FX(X) is a measure that will be computed for each intersection of dimensional values in the view. TOTAL(FX(X)) lets you work at almost any level (partition) you want, from computing the FX(X) at each intersection all the way up to just once for the entire view.
Personally, the "TOTAL(FX(X)) = TOTAL_FX(X) if TOTAL_FX existed" formulation makes things more complicated for me because it's making a comparison to an imaginary function, and I think the more important aspect of TOTAL is about its power to change how the data is partitioned for the measure.
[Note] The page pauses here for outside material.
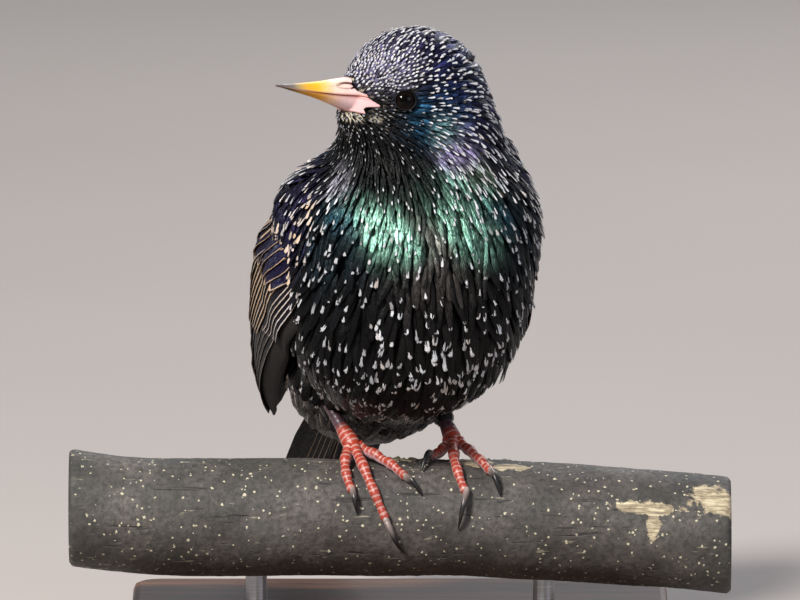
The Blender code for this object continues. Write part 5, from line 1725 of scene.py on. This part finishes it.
def make_perch():
    """A cut branch: a bent cylinder with slow swellings, peeled places and a cut side knot.

    The radius is the branch's own, plus a few low waves in (x, angle), plus relief in the
    peeled places; the sawn ends are flat with a slight chamfer. The value sawn is the distance
    from the pith on those ends, and 0 on the bark.
    """
    rng = np.random.default_rng(7)
    rows, around = 250, 150
    turn = circle(around)
    x = np.repeat(np.linspace(-PERCH_HALF_LENGTH, PERCH_HALF_LENGTH, rows)[:, None], around, 1)
    angle = np.degrees(turn)[None, :] * np.ones((rows, 1))
    r = np.full(x.shape, PERCH_RADIUS)
    for k in range(1, 8):
        p = rng.random(2) * 6.28
        r += 0.16 / k**0.5 * np.sin(k * turn[None] + p[0]) * np.sin(0.035 * k * x + p[1])
    peel = np.zeros(x.shape)
    for px, pa, wx, wa in PEELS:
        peel = np.maximum(peel, np.exp(-((x - px) / wx) ** 2 - (round_from(angle, pa) / wa) ** 2))
    for _ in range(60):
        p = rng.random(3)
        wave = np.sin(x * (0.3 + 1.6 * p[0]) + p[1] * 6.28)
        wave = wave * np.sin(turn * round(3 + 22 * p[2]) + p[0] * 6.28)
        r += (0.02 + 0.10 * peel) * wave * 0.35
    # a cut limb's stub low on the front; elsewhere the bark keeps its measured height for the feet
    stub = STUB_HEIGHT * np.exp(-(((x + 38.0) / 8.5) ** 2 + (round_from(angle, 118.0) / 30.0) ** 2) ** 2)
    r = np.minimum(r + stub, PERCH_RADIUS + 0.25 + stub)
    # ragged flakes of bark stand up just behind the top, clear of the toes
    flake = np.exp(-((round_from(angle, -15.0) / 8.0) ** 2))
    flake *= np.exp(-((x - 1.0) / 8.0) ** 4) + np.exp(-((x - 25.0) / 7.0) ** 4)
    tatter = np.sin(0.9 * x + 0.05 * angle) + 0.6 * np.sin(2.3 * x + 1.0)
    tatter = tatter + 0.35 * np.sin(5.1 * x + 0.11 * angle)
    r += 0.75 * flake * np.clip(np.abs(tatter) - 0.25, 0.0, 1.1)
    peel = np.maximum(peel, 0.95 * flake)
    r = r - (1.0 - np.clip((PERCH_HALF_LENGTH - np.abs(x)) / CHAMFER, 0.0, 1.0)) ** 2
    rings = np.stack([x, -r * np.sin(turn), perch_centre(x) + r * np.cos(turn)], -1)
    shares = np.linspace(0.98, 0.03, CAP_ROWS)
    caps = []
    for end, row in ((-1.0, rings[0]), (1.0, rings[-1])):
        centre = on_perch(end * PERCH_HALF_LENGTH, 0.0, -PERCH_RADIUS)
        caps.append(centre + shares[:, None, None] * (row - centre))
    rings = np.concatenate([caps[0][::-1], rings, caps[1]])
    sawn = np.concatenate([shares[::-1], np.zeros(rows), shares])[:, None] * np.full(around, PERCH_RADIUS)
    peel = np.pad(peel, ((CAP_ROWS, CAP_ROWS), (0, 0)))
    return tube_piece("perch_bark", rings, material("bark"), flip=True, peel=peel, sawn=sawn)


# ---------------------------------------------------------------- stage
LIGHTS_AIM = (0.0, -0.02, 0.12)
CAMERA_AIM = 0.0980
CAMERA_AWAY = 5.0
CAMERA_LIFT = 8.0
CAMERA_LENS = 810.0
FLOOR_RADII = (0.02, 0.5, 1.5, 4.0, 12.0, 40.0)
FLOOR_THICK = 20.0


def look_at(obj, target):
    """Turns a light or the camera to face a point."""
    obj.rotation_euler = (Vector(target) - obj.location).to_track_quat("-Z", "Y").to_euler()


def add_light(name, place, size, power, colour):
    """A round soft light that faces the bird."""
    data = bpy.data.lights.new(name, "AREA")
    data.shape, data.size, data.energy, data.color = "DISK", size, power, colour
    obj = new_object(name, data)
    obj.location = place
    look_at(obj, LIGHTS_AIM)


def make_stage(stage):
    """Pale seamless floor, one soft key from the upper left, weak fills, and the camera.

    The floor is a thin disc: its face in rings, and its underside.
    """
    turn, radii = circle(96), np.array(FLOOR_RADII)[:, None] / MM
    x, y = radii * np.cos(turn), radii * np.sin(turn) - PERCH_BACK
    rings = np.stack(np.broadcast_arrays(x, y, -PERCH_TOP), -1)
    floor = tube_piece("floor", np.concatenate([rings, rings[::-1] - FLOOR_THICK * UP]), material("floor"))
    scene = bpy.context.scene
    scene.world = bpy.data.worlds.new("studio")
    scene.world.use_nodes = True
    background = scene.world.node_tree.nodes["Background"]
    background.inputs["Color"].default_value = rgba("#c9cdd6")
    background.inputs["Strength"].default_value = stage.ambient
    add_light("key", (-0.75, -1.15, 1.25), 0.38, stage.key_power, (1.0, 0.97, 0.92))
    add_light("fill_right", (1.5, -1.2, 0.8), 1.2, 0.16 * stage.key_power, (0.86, 0.91, 1.0))
    add_light("rim_back", (0.5, 1.3, 1.1), 0.8, 0.22 * stage.key_power, (0.95, 0.97, 1.0))
    data = bpy.data.cameras.new("camera")
    data.lens, data.sensor_width, data.clip_start, data.clip_end = CAMERA_LENS, 36.0, 0.1, 100.0
    camera = new_object("camera", data)
    target = Vector((0.0, PERCH_BACK * MM, CAMERA_AIM))
    lift = math.radians(CAMERA_LIFT)
    camera.location = target + CAMERA_AWAY * Vector((0.0, -math.cos(lift), math.sin(lift)))
    look_at(camera, target)
    scene.camera = camera
    scene.view_settings.view_transform, scene.view_settings.look = "Standard", "None"


# ---------------------------------------------------------------- add-on
class StarlingSettings(bpy.types.PropertyGroup):
    """Sizes of the plumage."""

    seed: IntProperty(name="Seed", description="Start of the random draws", default=11, min=0)
    feather_scale: FloatProperty(
        name="Feather spacing", description="Spacing of contour feathers against the starling's own",
        default=1.0, min=0.8, max=1.5, subtype="FACTOR")
    ragged: FloatProperty(
        name="Ragged edge", description="Depth of the fringe at a feather's end, in feather widths",
        default=0.16, min=0.0, max=0.5, subtype="FACTOR")


class StarlingStage(bpy.types.PropertyGroup):
    """Light of the stage."""

    key_power: FloatProperty(
        name="Key light", description="Power of the main light", default=56.0, min=0.0, unit="POWER")
    ambient: FloatProperty(
        name="Ambient light", description="Strength of the surrounding light", default=0.50, min=0.0)


def settled_on(piece, slot_name, *nodes):
    """Attaches a piece to the root body and hides the imported nodes that it stands for; slot_name is not
    used.
    """
    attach(piece, "root")
    if nodes:
        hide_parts(*nodes)


class STARLING_OT_coat(bpy.types.Operator):
    """Make the skin and the contour feathers over it"""

    bl_idname = "starling.coat"
    bl_label = "Skin and contour feathers"

    def execute(self, context):
        settings = context.scene.starling
        skin, grid = make_skin()
        pieces, marks, reach = coat_pieces(settings, material("plumage"))
        # the skin has the same pale marks as the coat over it
        points = grid.reshape(-1, 3)
        pale = np.zeros(len(skin.data.vertices))
        pale[:len(points)] = gap_to(points, marks, reach) < 0.9
        set_value(skin, "pale", pale)
        flesh = ["head", "neck", "trunk"]
        for side in ("left", "right"):
            flesh += ["thigh_" + side, "tarsus_" + side, "foot_" + side]
            flesh += ["toe_%s_%d" % (side, k) for k in (1, 2, 3, 4)]
        settled_on(skin, "plumage", *flesh)
        for piece in pieces:
            settled_on(piece, "plumage")
        return {"FINISHED"}


class STARLING_OT_wings(bpy.types.Operator):
    """Make both folded wings"""

    bl_idname = "starling.wings"
    bl_label = "Wings"

    def execute(self, context):
        for name, side in (("left", 1.0), ("right", -1.0)):
            shell, flight = make_wing(side, context.scene.starling)
            settled_on(shell, "wing_plumage", "wing_" + name)
            settled_on(flight, "wing_plumage")
        return {"FINISHED"}


class STARLING_OT_tail(bpy.types.Operator):
    """Make the tail feathers"""

    bl_idname = "starling.tail"
    bl_label = "Tail"

    def execute(self, context):
        settled_on(make_tail(context.scene.starling), "wing_plumage", "tail")
        return {"FINISHED"}


class STARLING_OT_head_parts(bpy.types.Operator):
    """Make the bill and the eyes"""

    bl_idname = "starling.head_parts"
    bl_label = "Bill and eyes"

    def execute(self, context):
        for piece, node in zip(make_bill(), ("bill_upper", "bill_lower")):
            settled_on(piece, "bill_horn", node)
        for piece, node in zip(make_eyes(), ("eye_left", "eye_right")):
            settled_on(piece, "eye", node)
        return {"FINISHED"}


class STARLING_OT_claws(bpy.types.Operator):
    """Make the claws"""

    bl_idname = "starling.claws"
    bl_label = "Claws"

    def execute(self, context):
        for piece, node in make_claws():
            settled_on(piece, "claw_horn", node)
        return {"FINISHED"}


class STARLING_OT_perch(bpy.types.Operator):
    """Make the perch and finish the stand"""

    bl_idname = "starling.perch"
    bl_label = "Perch and stand"

    def execute(self, context):
        settled_on(make_perch(), "bark", "perch")
        finishes = {"stand_base": "wood", "stand_rod_left": "steel", "stand_rod_right": "steel"}
        for node, finish in finishes.items():
            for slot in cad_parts[node].material_slots:
                slot.material = material(finish)
        return {"FINISHED"}


class STARLING_OT_stage(bpy.types.Operator):
    """Make the floor, the lights and the camera"""

    bl_idname = "starling.stage"
    bl_label = "Stage"

    def execute(self, context):
        make_stage(context.scene.starling_stage)
        return {"FINISHED"}


OPERATORS = (STARLING_OT_coat, STARLING_OT_wings, STARLING_OT_tail, STARLING_OT_head_parts,
             STARLING_OT_claws, STARLING_OT_perch, STARLING_OT_stage)


class STARLING_PT_panel(bpy.types.Panel):
    """Sizes, light and the steps that build the bird"""

    bl_label = "Starling"
    bl_idname = "STARLING_PT_panel"
    bl_space_type = "VIEW_3D"
    bl_region_type = "UI"
    bl_category = "Starling"

    def draw(self, context):
        for group in (context.scene.starling, context.scene.starling_stage):
            for name in group.__annotations__:
                self.layout.prop(group, name)
        for operator in OPERATORS:
            self.layout.operator(operator.bl_idname)


CLASSES = (StarlingSettings, StarlingStage, *OPERATORS, STARLING_PT_panel)


def register():
    for cls in CLASSES:
        bpy.utils.register_class(cls)
    bpy.types.Scene.starling = PointerProperty(type=StarlingSettings)
    bpy.types.Scene.starling_stage = PointerProperty(type=StarlingStage)


def unregister():
    del bpy.types.Scene.starling
    del bpy.types.Scene.starling_stage
    for cls in reversed(CLASSES):
        bpy.utils.unregister_class(cls)


def main():
    register()
    for step in ("coat", "wings", "tail", "head_parts", "claws", "perch", "stage"):
        getattr(bpy.ops.starling, step)()


if __name__ == "__main__":
    main()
Also, if you are looking for TOTAL with an offset, here are a couple of Ideas to vote up:
One more thing that just occurred to me after I pressed submit. (I'm replying to my own reply because Jive doesn't seem to generate notifications on edits anymore).
With the WINDOW_ functions, Tableau has defined the FX of the WINDOW_FX - the aggregates of aggregates - that are supported (SUM, MIN, MAX, COUNT, STDEV, MEDIAN, VAR). If we want to go beyond that, we have to do build our own calcs. With TOTAL(), we can create most any aggregate calc we want (except for a calculation that uses fields from multiple data sources) and then aggregate that at whatever level. So the FX in the hypothetical TOTAL_FX(X) in actuality can be something like TOTAL_(SUM(numerator)/SUM(denominator)), etc.